What A Good Supplier Actually Does
A real glass sport bottle supplier is not just a warehouse with stacked cartons. The line has to cover glass forming, annealing, cap assembly, printing, carton spec, and final inspection without pushing every problem to a side workshop. Ask who you are dealing with: a canteen manufacturer running production, or a trading office forwarding photos from someone else's floor. We once had a buyer flag a 1 mm neck-finish shift on the second sample; our go/no-go gauge caught the same issue beside the line.
For B2B buyers, the useful question is simple: can this factory repeat the order without weight creep, neck-finish drift, or logo movement? A serious canteen factory in Zhejiang should give daily output, in-process QC records, and a monthly capacity figure, such as 18,000 to 30,000 units per month, depending on size and decoration. We run those numbers against the pallet plan and conveyor speed before we promise ETD. Vague capacity does not ship cartons.
Look for operating detail, not sales talk. A good supplier will say whether the bottle is soda-lime or borosilicate, whether the cap uses PP, Tritan, or stainless parts, and whether the seal is silicone or TPE. We check the torque wrench reading on the cap line; if the sample cap sits at 7 kgf.cm and bulk runs at 4 kgf.cm, the buyer will feel it right away. Chasing the lowest quote is the wrong question to ask, because a loose custom canteen order can fall apart after the first retail run.

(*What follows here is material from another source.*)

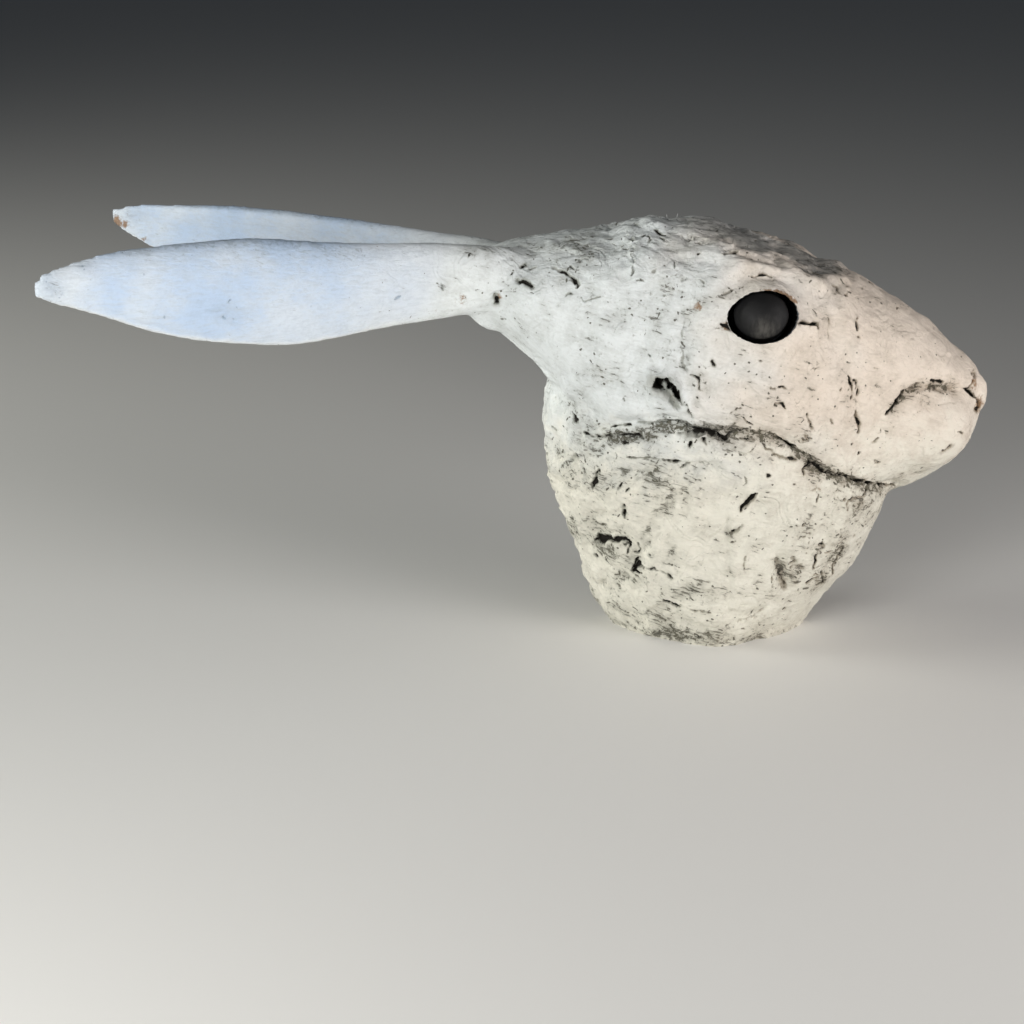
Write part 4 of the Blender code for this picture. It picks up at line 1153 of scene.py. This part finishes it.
def slip_material(settings):
    """White slip brushed over stoneware, rubbed with dark stain and wiped back.

    It is chalky and dull, with stain in every pit and brush line, and blue brushed thinly on the ears. Shade
    is painted in as well: under the folds' lips, in hollows, below the layers' edges, on the top of the head
    and on the ears' tops, and the ears' lower rims are left whiter as a painted highlight.
    """
    made, tree, shader = new_material("White slip over stoneware, stained and wiped")
    add = partial(add_node, tree)
    math_node, vector_math = "ShaderNodeMath", "ShaderNodeVectorMath"
    map_range, mix = "ShaderNodeMapRange", "ShaderNodeMix"
    smooth, even = "SMOOTHSTEP", "LINEAR"
    place = add("ShaderNodeTexCoord", output="Object")
    x, _, z = add("ShaderNodeSeparateXYZ", {0: place}).node.outputs
    stain, worn_and_shaded, bare, wash_and_rim_highlight, smoke_and_shade = (
        add("ShaderNodeAttribute", output="Fac", attribute_name=name)
        for name in ("stain", "worn_and_shaded", "bare", "wash_and_rim_highlight", "smoke_and_shade")
    )

    # Ways that patterns are drawn out in: the turn about Y in degrees and the stretch along the turned X axis
    swept, drawn_out, dragged = (
        add("ShaderNodeMapping", {
            "Vector": place, "Rotation": (0, math.radians(turn), 0), "Scale": (stretch, 1, 1),
        }, vector_type=kind)
        for turn, stretch, kind in ((-8, 0.3, "POINT"), (7, 0.1, "POINT"), (16, 5, "TEXTURE"))
    )

    # Patterns: broad tones, mottling, brush strokes, dragged streaks, torn flecks, specks, the ears' brush
    # lines and thin layers of clay, each with its size in millimetres, detail, roughness and distortion
    tones, mottle, strokes, streaks, torn, specks, lines, layers = (
        add("ShaderNodeTexNoise", {
            "Vector": where, "Scale": 1 / (size * MM),
            "Detail": detail, "Roughness": rough, "Distortion": bent,
        })
        for where, size, detail, rough, bent in (
            (place, 45, 2.0, 0.5, 0.0), (place, 12, 3.0, 0.55, 0.4), (swept, 3.2, 4.0, 0.6, 0.6),
            (dragged, 1.7, 4.0, 0.65, 0.5), (place, 3.4, 6.0, 0.72, 0.5), (place, 1.5, 3.0, 0.6, 0.0),
            (drawn_out, 1.8, 4.0, 0.6, 0.3), (place, 20, 4.0, 0.42, 0.5),
        )
    )

    # Shares, each a pattern with others added by their weights, from where to where that sum takes it, and
    # its first and last value: the warm face, the neck, the runs of stain at the layers' edges, the film
    # rubbed in and in flakes, the ears' brush lines and their wash brushed thin, the shade round marks, the
    # crown's fibres, bare clay, dark marks, flecks and thick stain
    shares = []
    for pattern, others, low, high, first, last, kind in (
        (x, ((tones, 0.14),), 0.02, 0.14, 0.0, 1.0, smooth),
        (z, ((mottle, 0.06),), 0.185, 0.12, 0.0, 1.0, smooth),
        (mottle, ((worn_and_shaded, 0.6), (torn, 0.8)), 1.08, 1.28, 0.0, 1.0, smooth),
        (mottle, ((streaks, 0.55), (specks, 0.3), (worn_and_shaded, 0.48)), 0.86, 1.75, 0.0, 0.8, even),
        (torn, ((specks, 0.4), (worn_and_shaded, 0.22)), 0.78, 1.0, 0.0, 0.6, smooth),
        (lines, ((specks, 0.4), (worn_and_shaded, 0.6)), 0.62, 1.2, 0.0, 0.5, even),
        (tones, ((lines, 0.4), (mottle, 0.3)), 0.65, 1.05, 1.0, 0.45, smooth),
        (stain, ((torn, 0.5),), 0.32, 0.85, 0.0, 0.72, smooth),
        (strokes, ((torn, 0.9), (smoke_and_shade, 0.75)), 1.05, 1.75, 0.0, 0.9, smooth),
        (bare, ((torn, 1.1), (specks, 0.8)), 1.3, 1.7, 0.0, 0.9, smooth),
        (stain, ((torn, 1.5),), 1.42, 1.78, 0.0, 1.0, smooth),
        (torn, ((worn_and_shaded, 0.27), (smoke_and_shade, 0.1)), 0.73, 0.8, 0.0, 0.85, smooth),
        (stain, ((mottle, 0.8),), 0.6, 1.15, 0.0, 1.0, smooth),
    ):
        total = pattern
        for other, weight in others:
            total = add(math_node, {0: other, 1: weight, 2: total}, operation="MULTIPLY_ADD")
        shares.append(add(map_range, {
            "Value": total, "From Min": low, "From Max": high, "To Min": first, "To Max": last,
        }, interpolation_type=kind))
    face, neck, runs, rubbed, flaked, drawn, brushed, skirt, fibres, tan, dark, fleck, thick = shares
    calm_ear = add(map_range, {"Value": wash_and_rim_highlight, "To Min": 1.0, "To Max": 0.25})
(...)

If the supplier cannot explain the manufacturing sequence in plain language, they probably do not control the process tightly enough for export work.

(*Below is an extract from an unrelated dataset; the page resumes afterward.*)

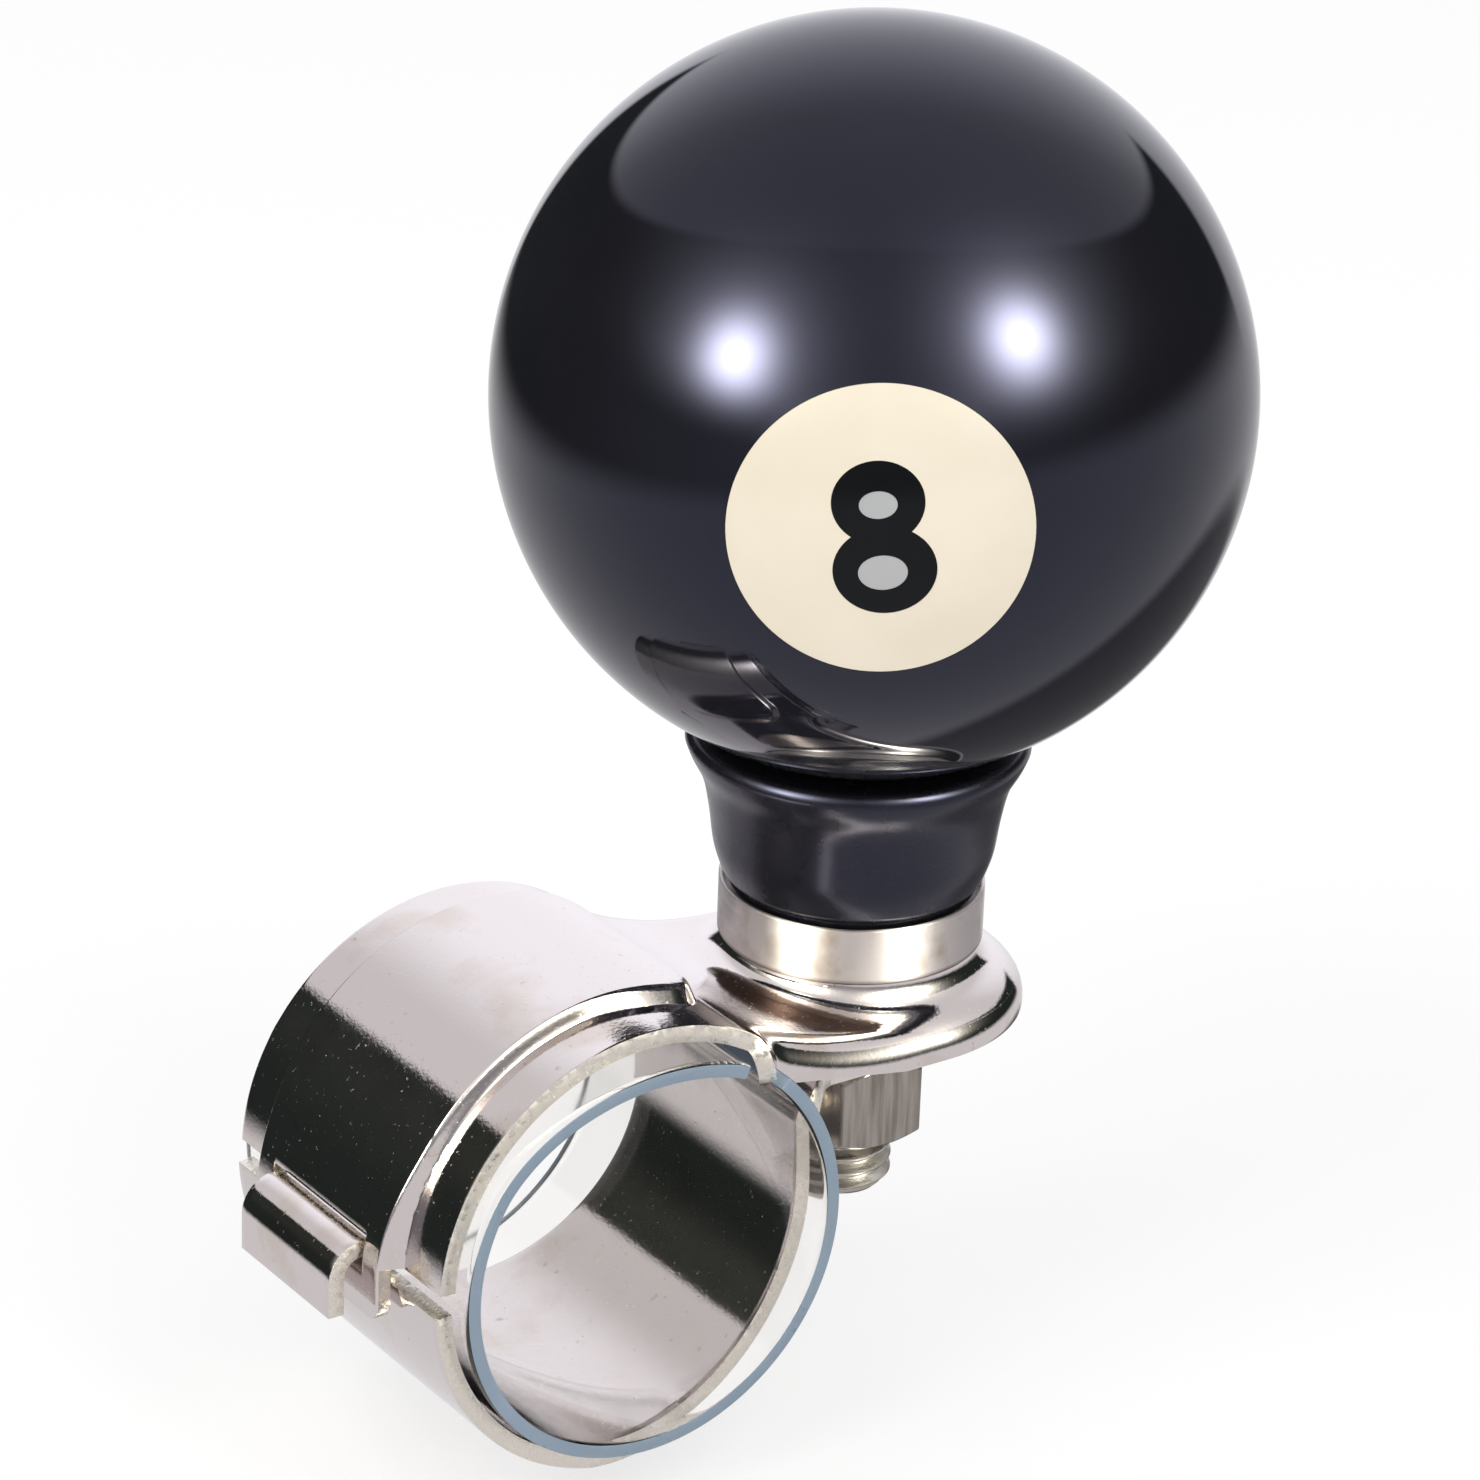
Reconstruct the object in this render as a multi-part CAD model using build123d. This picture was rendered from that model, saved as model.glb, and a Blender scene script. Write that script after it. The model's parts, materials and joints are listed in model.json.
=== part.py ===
from build123d import *
import math
import os

# Steering-wheel spinner knob: an eight ball on a bearing neck, bolted to a
# two-piece stamped rim clamp.  Millimetres.  Origin: centre of the rim bore.
# +X runs from the rim to the knob, +Y along the rim, +Z along the knob's axis.

# ---------------------------------------------------------------- dimensions
# Rim bore, liner and sheet
RIM_R = 15.3                 # radius of the bore that grips the wheel rim
LINER_T = 1.1                # wall of the soft sleeve
LINER_LENGTH = 32.0
SLIT_FROM = 46.0             # the sleeve's slit, degrees from +X
SLIT_TO = 60.0
SHEET = 1.3                  # thickness of both stampings
BAND_STEP = 0.6              # the clamp's bands stand out this far past the platform's rim
RUN_GAP = 0.35               # air between parts that move past each other
SEAT_GAP = 0.05              # air between parts that only rest together

# Knob axis and the levels on it
KNOB_X = 28.0
PLATE_TOP = 10.9             # top of the platform
SKIRT_LOW = 8.0              # lower edge of the platform's turned-down skirt
SKIRT_HIGH = 10.0            # the same edge where the arch begins
PLATE_R = 13.6               # rounded end of the platform
PLATE_ROUND = 2.5            # bend at the platform's rim
RIM_WAIST = 10.5             # where the arch's open side becomes the platform's rim
ARCH_BLEND = 30.0            # long concave sweep from arch to platform
BOSS_TOP = 13.4
BOSS_R = 9.7
BOSS_FLARE = 2.4

# Raised panel and the tongue with its window
PANEL_HALF = 8.7             # half width of the raised panel's crown
PANEL_SLOPE = 1.6            # how much wider its foot is on each side
PANEL_END = 68.0             # where it stops on the arch, degrees from +X
PANEL_ROUND = 0.7
PANEL_CORNER = 3.0           # rounded end corners, seen from above
SKIRT_X0 = 12.2              # the skirt's edge slopes between these two stations
SKIRT_X1 = 24.0
BAND_END = 0.9               # level where the arch's side bands stop
TONGUE_LOW = -3.4
WINDOW_HALF = 6.6
WINDOW_TOP = 2.6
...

For distributor drinkware and canteen distributor programs, that control matters more than a low quote. QC pulled the sample, the carton flaps were 3 mm short, and we fixed the die-line before loading. Small fix. Big difference. The math does not work any other way.
Glass Specs That Matter
The bottle spec decides how the product behaves after it leaves the carton, not how clean it looks in the catalog. For a glass sport bottle supplier, we lock capacity, wall thickness, mouth finish, and the real use scene before decoration starts. A 350 ml gym bottle needs one-hand drinking and a grip zone narrow enough for sweaty hands, about 58 mm to 62 mm on most orders we run. A 750 ml retail bottle for cold brew needs shelf presence and stronger carton protection. A customized growler for beverage service is another job, with cap torque and filling method checked before anyone talks about logo placement. Last month QC pulled a 500 ml sample with a 0.4 mm wall-thickness swing near the shoulder. The logo passed. The drop test failed.

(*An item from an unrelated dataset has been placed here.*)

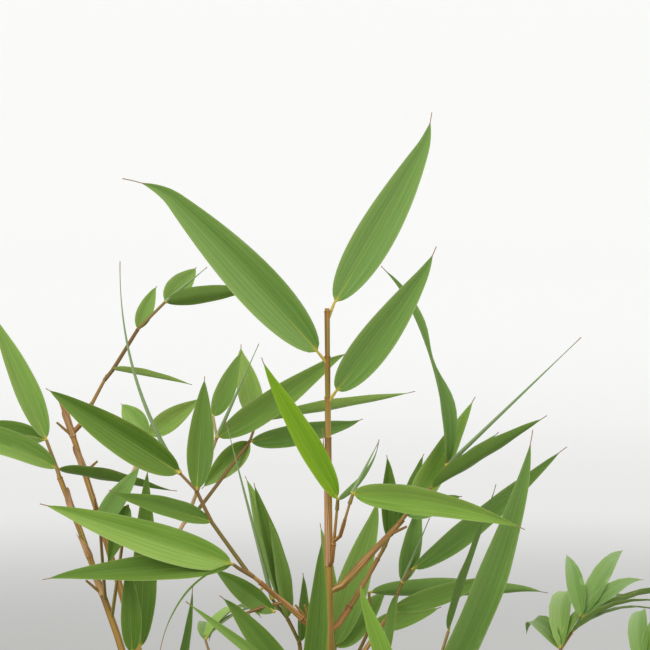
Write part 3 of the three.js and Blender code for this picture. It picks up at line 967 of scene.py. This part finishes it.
MASS_TINTS = ["mid", "deep", "bright", "soft", "mid", "deep"]
print(len(TINTS), "tints,", len(FINE_TINTS), "sprays with tints of their own")

# %% [markdown]
# Most leaves take a random fold, twist and hook. A few show their own habit clearly, such as a hooked tip, a
# long dry thread or a blade that is pinched in its middle, and these are told apart by the name of the spray
# and their number in it.

# %% Leaf habits
SPEAR_WIDTH = 3.5 * MM
HABITS = {
    "leaf_top_left 0": {"hook": 1.2, "thread": 2.0, "fold": 0.4, "twist": 0.0},
    "leaf_top 0": {"hook": 0.6, "thread": 1.4, "fold": 0.45, "twist": 0.15, "wave": 0.0},
    "leaf_top_right 0": {"hook": 0.3, "thread": 1.6, "fold": 0.5, "twist": 0.1, "wave": 0.0},
    "spray_right 0": {"pinch": 0.72, "twist": 0.0, "hook": 0.8},
    "spray_left_low 2": {"thin": 0.22, "thread": 2.5},
    "spray_left_foot 0": {"spear": False, "fold": 0.2, "thin": 1.8, "hook": 0.0},
    "spray_young 1": {"thin": 0.8, "thread": 3.0},
}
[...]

On our line, wall thickness around 2.5 mm to 3.2 mm is common for consumer glass bottles, but the right number comes from bottle height, base weight, and sleeve coverage. Borosilicate gives better thermal shock resistance. Soda-lime still works for cold fill programs when the body is stable and the export carton passes the shake test on the vibration table. For a canteen custom program with carbonation or acidic drinks, ask for pressure and leak validation in writing before mold cutting. We have seen this go sideways: the buyer approved artwork first, then asked about pressure after the mold was cut. The math doesn't work.
- Capacity: 350 ml, 500 ml, or 750 ml are the standard B2B sizes; we ship 500 ml most often for promo and retail shelves because carton weight stays near 12 kg per master carton.
- Mouth finish: wide mouth handles ice loading and brush cleaning; narrow mouth reduces spill complaints during gym use.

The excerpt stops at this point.